--- SET PROBLEM ---
Write the material out again in full, exactly.

--- GIVEN RECORDS ---
━━━━━━━━━━━━━━━━━━━━━━━━━━━━━━
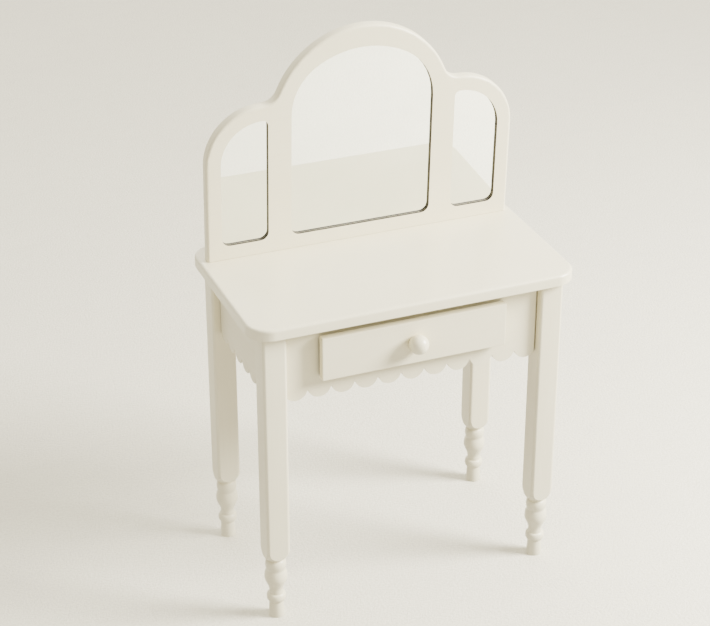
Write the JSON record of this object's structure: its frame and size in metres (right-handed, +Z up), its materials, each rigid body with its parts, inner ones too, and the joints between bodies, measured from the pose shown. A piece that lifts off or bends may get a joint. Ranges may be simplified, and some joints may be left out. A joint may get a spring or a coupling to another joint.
{
  "type": "miniature dressing table",
  "caption": "Doll-size dressing table with turned legs, scalloped aprons, a sliding drawer with a ball knob, and an upright arched triple mirror.",
  "frame": {"origin": "middle of the bounding box at rest, at floor level: midway between the knob's front and the back edge of the top", "axes": "+Z up, -Y towards the front with the drawer, +X to the right of someone facing the front"},
  "size_m": [0.356, 0.2152, 0.5952],
  "materials": {
    "cream_paint": "satin cream paint with faint brush marks",
    "bare_wood": "unpainted pale wood",
    "hardboard": "plain brown hardboard",
    "mirror_glass": "silvered, polished",
    "screw_steel": "plain steel"
  },
  "bodies": {
    "table": {"back_apron": "cream_paint", "back_panel_screw_left_1": "screw_steel", "back_panel_screw_left_2": "screw_steel", "back_panel_screw_left_3": "screw_steel", "back_panel_screw_right_1": "screw_steel", "back_panel_screw_right_2": "screw_steel", "back_panel_screw_right_3": "screw_steel", "center_mirror": "mirror_glass", "corner_block_back_left": "bare_wood", "corner_block_back_right": "bare_wood", "corner_block_front_left": "bare_wood", "corner_block_front_right": "bare_wood", "front_apron": "cream_paint", "left_apron": "cream_paint", "left_mirror": "mirror_glass", "left_runner": "bare_wood", "leg_back_left": "cream_paint", "leg_back_right": "cream_paint", "leg_front_left": "cream_paint", "leg_front_right": "cream_paint", "leg_screw_back_left": "screw_steel", "leg_screw_back_right": "screw_steel", "leg_screw_front_left": "screw_steel", "leg_screw_front_right": "screw_steel", "mirror_back_panel": "hardboard", "mirror_board_screw_left": "screw_steel", "mirror_board_screw_middle": "screw_steel", "mirror_board_screw_right": "screw_steel", "mirror_frame": "cream_paint", "right_apron": "cream_paint", "right_mirror": "mirror_glass", "right_runner": "bare_wood", "table_top": "cream_paint", "top_screw_back_left": "screw_steel", "top_screw_back_right": "screw_steel", "top_screw_front_left": "screw_steel", "top_screw_front_right": "screw_steel"},
    "drawer": {"drawer_front": "cream_paint", "drawer_left_side": "cream_paint", "drawer_right_side": "cream_paint", "drawer_back": "bare_wood", "drawer_bottom": "hardboard", "drawer_knob": "cream_paint", "knob_screw": "screw_steel"}
  },
  "joints": [
    {"name": "drawer_slide", "type": "slide", "parent": "table", "child": "drawer", "axis": [0, -1, 0], "range_m": [-0.0027, 0.1]}
  ]
}
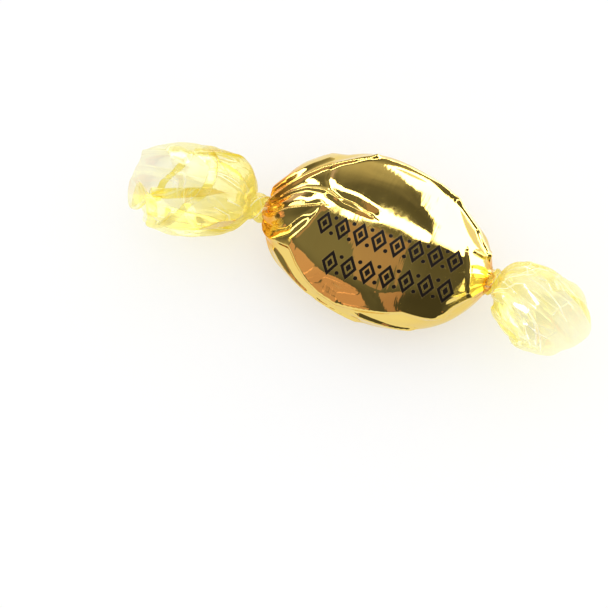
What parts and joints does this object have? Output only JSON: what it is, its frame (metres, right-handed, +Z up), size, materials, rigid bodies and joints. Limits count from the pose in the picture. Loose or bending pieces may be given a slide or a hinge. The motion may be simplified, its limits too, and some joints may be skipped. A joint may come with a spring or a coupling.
{
  "type": "twist-wrapped caramel",
  "caption": "Oval boiled caramel in gold metallised film, wrung into a short rope at both ends, each end opening into a ruffled bell of clear pale yellow film.",
  "frame": {"origin": "on the surface the sweet lies on, under the middle of the whole part's bounding box", "axes": "+X along the sweet towards the shorter bell, +Y towards the back, +Z up from the surface"},
  "size_m": [0.062, 0.0222, 0.0169],
  "materials": {
    "gold_film": "metallised, mirror bright",
    "clear_film": "clear, pale yellow, glossy"
  },
  "bodies": {
    "root": {"wrapped_candy": "gold_film"}
  },
  "joints": []
}
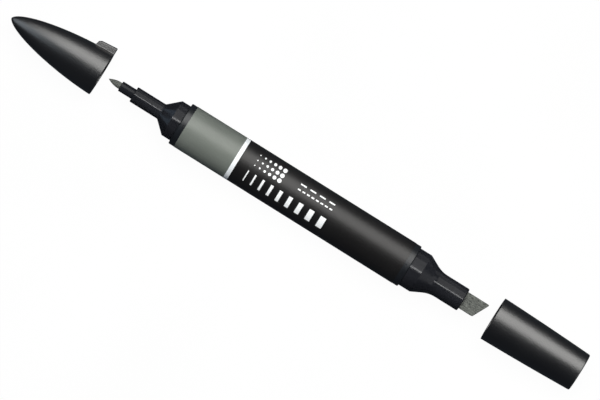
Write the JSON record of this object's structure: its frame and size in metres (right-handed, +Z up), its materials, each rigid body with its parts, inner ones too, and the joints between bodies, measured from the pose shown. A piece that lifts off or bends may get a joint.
━━━━━━━━━━━━━━━━━━━━━━━━━━━━━━
--- RESPONSE ---
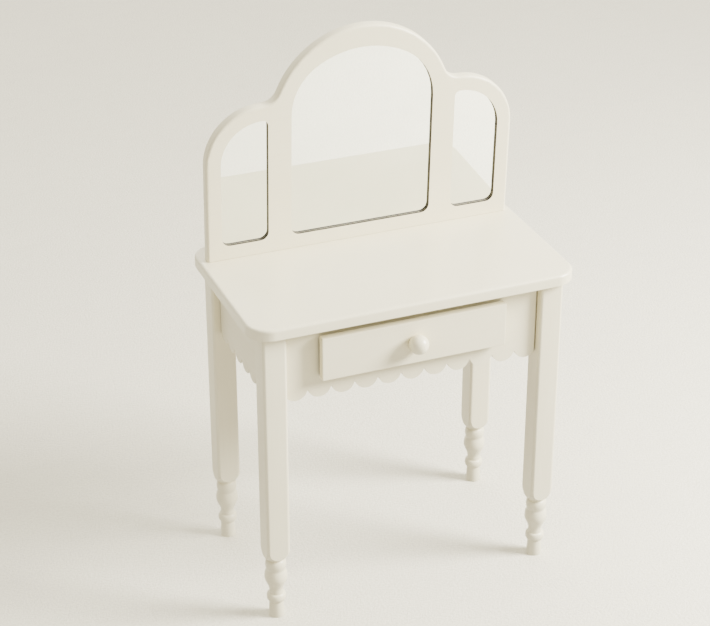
Write the JSON record of this object's structure: its frame and size in metres (right-handed, +Z up), its materials, each rigid body with its parts, inner ones too, and the joints between bodies, measured from the pose shown. A piece that lifts off or bends may get a joint. Ranges may be simplified, and some joints may be left out. A joint may get a spring or a coupling to another joint.
{
  "type": "miniature dressing table",
  "caption": "Doll-size dressing table with turned legs, scalloped aprons, a sliding drawer with a ball knob, and an upright arched triple mirror.",
  "frame": {"origin": "middle of the bounding box at rest, at floor level: midway between the knob's front and the back edge of the top", "axes": "+Z up, -Y towards the front with the drawer, +X to the right of someone facing the front"},
  "size_m": [0.356, 0.2152, 0.5952],
  "materials": {
    "cream_paint": "satin cream paint with faint brush marks",
    "bare_wood": "unpainted pale wood",
    "hardboard": "plain brown hardboard",
    "mirror_glass": "silvered, polished",
    "screw_steel": "plain steel"
  },
  "bodies": {
    "table": {"back_apron": "cream_paint", "back_panel_screw_left_1": "screw_steel", "back_panel_screw_left_2": "screw_steel", "back_panel_screw_left_3": "screw_steel", "back_panel_screw_right_1": "screw_steel", "back_panel_screw_right_2": "screw_steel", "back_panel_screw_right_3": "screw_steel", "center_mirror": "mirror_glass", "corner_block_back_left": "bare_wood", "corner_block_back_right": "bare_wood", "corner_block_front_left": "bare_wood", "corner_block_front_right": "bare_wood", "front_apron": "cream_paint", "left_apron": "cream_paint", "left_mirror": "mirror_glass", "left_runner": "bare_wood", "leg_back_left": "cream_paint", "leg_back_right": "cream_paint", "leg_front_left": "cream_paint", "leg_front_right": "cream_paint", "leg_screw_back_left": "screw_steel", "leg_screw_back_right": "screw_steel", "leg_screw_front_left": "screw_steel", "leg_screw_front_right": "screw_steel", "mirror_back_panel": "hardboard", "mirror_board_screw_left": "screw_steel", "mirror_board_screw_middle": "screw_steel", "mirror_board_screw_right": "screw_steel", "mirror_frame": "cream_paint", "right_apron": "cream_paint", "right_mirror": "mirror_glass", "right_runner": "bare_wood", "table_top": "cream_paint", "top_screw_back_left": "screw_steel", "top_screw_back_right": "screw_steel", "top_screw_front_left": "screw_steel", "top_screw_front_right": "screw_steel"},
    "drawer": {"drawer_front": "cream_paint", "drawer_left_side": "cream_paint", "drawer_right_side": "cream_paint", "drawer_back": "bare_wood", "drawer_bottom": "hardboard", "drawer_knob": "cream_paint", "knob_screw": "screw_steel"}
  },
  "joints": [
    {"name": "drawer_slide", "type": "slide", "parent": "table", "child": "drawer", "axis": [0, -1, 0], "range_m": [-0.0027, 0.1]}
  ]
}
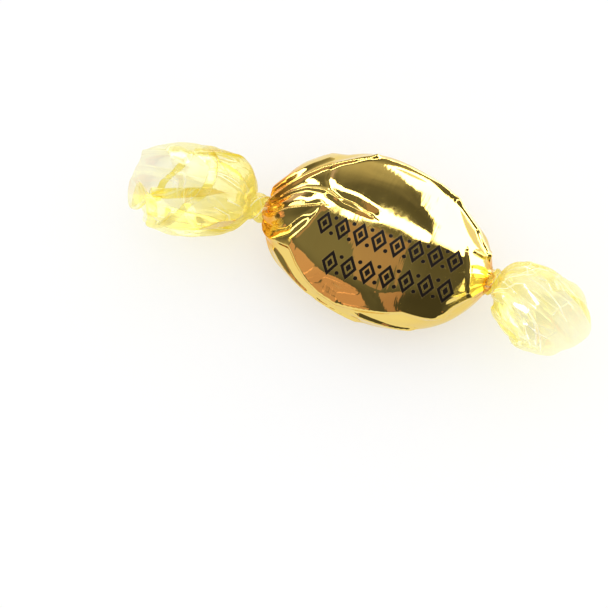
What parts and joints does this object have? Output only JSON: what it is, its frame (metres, right-handed, +Z up), size, materials, rigid bodies and joints. Limits count from the pose in the picture. Loose or bending pieces may be given a slide or a hinge. The motion may be simplified, its limits too, and some joints may be skipped. A joint may come with a spring or a coupling.
{
  "type": "twist-wrapped caramel",
  "caption": "Oval boiled caramel in gold metallised film, wrung into a short rope at both ends, each end opening into a ruffled bell of clear pale yellow film.",
  "frame": {"origin": "on the surface the sweet lies on, under the middle of the whole part's bounding box", "axes": "+X along the sweet towards the shorter bell, +Y towards the back, +Z up from the surface"},
  "size_m": [0.062, 0.0222, 0.0169],
  "materials": {
    "gold_film": "metallised, mirror bright",
    "clear_film": "clear, pale yellow, glossy"
  },
  "bodies": {
    "root": {"wrapped_candy": "gold_film"}
  },
  "joints": []
}
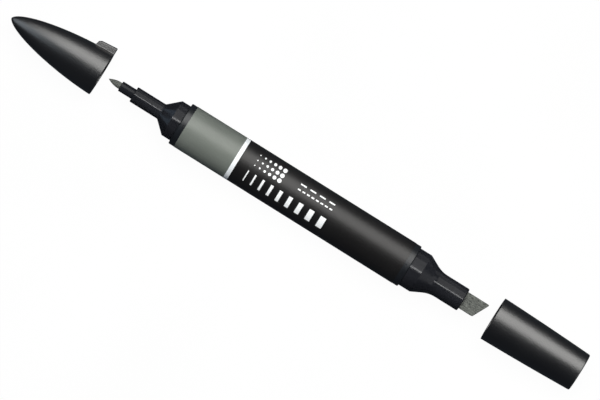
Write the JSON record of this object's structure: its frame and size in metres (right-handed, +Z up), its materials, each rigid body with its parts, inner ones too, and the joints between bodies, measured from the pose shown. A piece that lifts off or bends may get a joint.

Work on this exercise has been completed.